The Souther Redisident orcas could go extinct. Their populations have dwindled from around 200 to merely 74. A calf recently was born, but no calf has survived in the last three years.

More than a century of development and pollution, along with climate change are to blame. We’ve caused these problems, we’ve a duty to save them, thereby saving the environment we all share. We’re all connected and must work together for a sustainable future.

Orca and salmon are intrinsic to our cultural heritage, tribes, tourism and health. Orca are the proverbial cannery in a coal mine. Lack of food, mainly salmon, causes the whales to burn their fat reserves which then releases chemical toxins stored in their fat. Those same toxins are in the food chain, which we consume, too. When we save the orcas from toxins, we save ourselves.

I’m proud of our governor’s initiatives and that the Legislature approved $1.1 billion to help, which will have ongoing benefits for the region’s entire ecosystem. These efforts will also fight climate change, and improve water quality. When we recover our orca and salmon populations everyone’s quality of life will improve.

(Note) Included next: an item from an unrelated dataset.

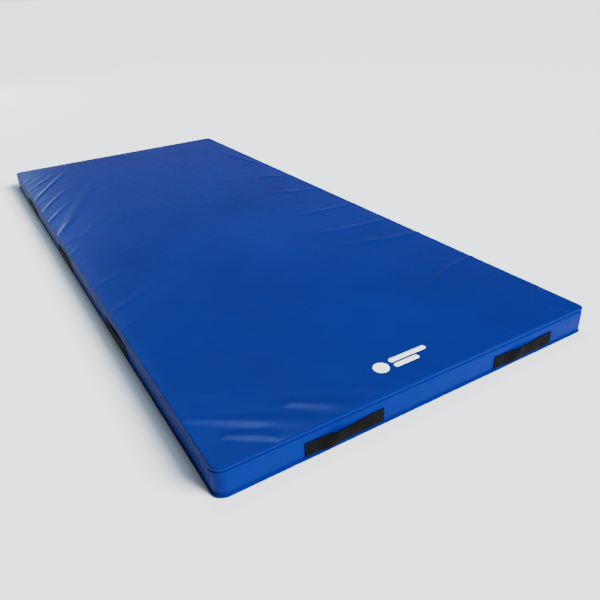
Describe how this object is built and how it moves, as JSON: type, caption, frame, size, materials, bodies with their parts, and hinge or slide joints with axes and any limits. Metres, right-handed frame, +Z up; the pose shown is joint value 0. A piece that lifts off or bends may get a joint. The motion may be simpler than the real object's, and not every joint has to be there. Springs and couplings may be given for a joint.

We must do everything to protect our natural wonders for future generations; that takes a bipartisan effort. Knowing that we are all in this together makes it easier to find common ground. In my culture, leaders are often seen as peacemakers, not dividers. I’m a Democrat who worked in Ronald Reagan’s White House. Working together is how our democracy works best.

That’s why I stand with the elected officials to protect America’s lands. We are the only group of serving elected officials who are veterans dedicated to preserving and protecting America’s public lands for all. By doing so we are continuing the constitutional vows we take as veterans and elected officials, to preserve and protect our nation.

Last summer, 80 of us, signed and sent a letter to the Interior Secretary in support of reauthorizing the federal Land and Water Conservation Fund. A week after, we held meetings with U.S. senators on Capitol Hill, regarding the LWCF funding bill, which had been languishing in committee. Approved in a Senate committee, the bill now is stalled.

A federal and a United Nation’s report stated that if we don’t mitigate climate change there will be more catastrophic weather events. Bold action is needed now.

Reauthorizing LWCF, is a key measure that can lead the lead the way.

Since its establishment by Congress in 1964, the LWCF has been a bipartisan commitment that safeguards our natural areas, water resources and cultural heritage. For many, trips to Olympic, Mount Rainier, and North Cascades National Parks are annual pilgrimages connecting families with our country’s roots while creating lasting memories, all assisted by LWCF funding. Over $12 million has been allocated to Washington parks and public lands from the LWCF just since 2000.

Veterans don’t distinguish each other by which political party we are affiliated with; we stand by and with our Constitution. It is my duty to stand up to protect our lands for future generations.

Please join me in fighting for the permeant and dedicated reauthorization for the LWCF, so everyone can breathe easier and species like our orca, as well as our public lands, will be there for future generations.

Saving our land is the first line of defense fighting climate change.

State Sen. John McCoy, D-Tulalip, represents the 38th Legislative District.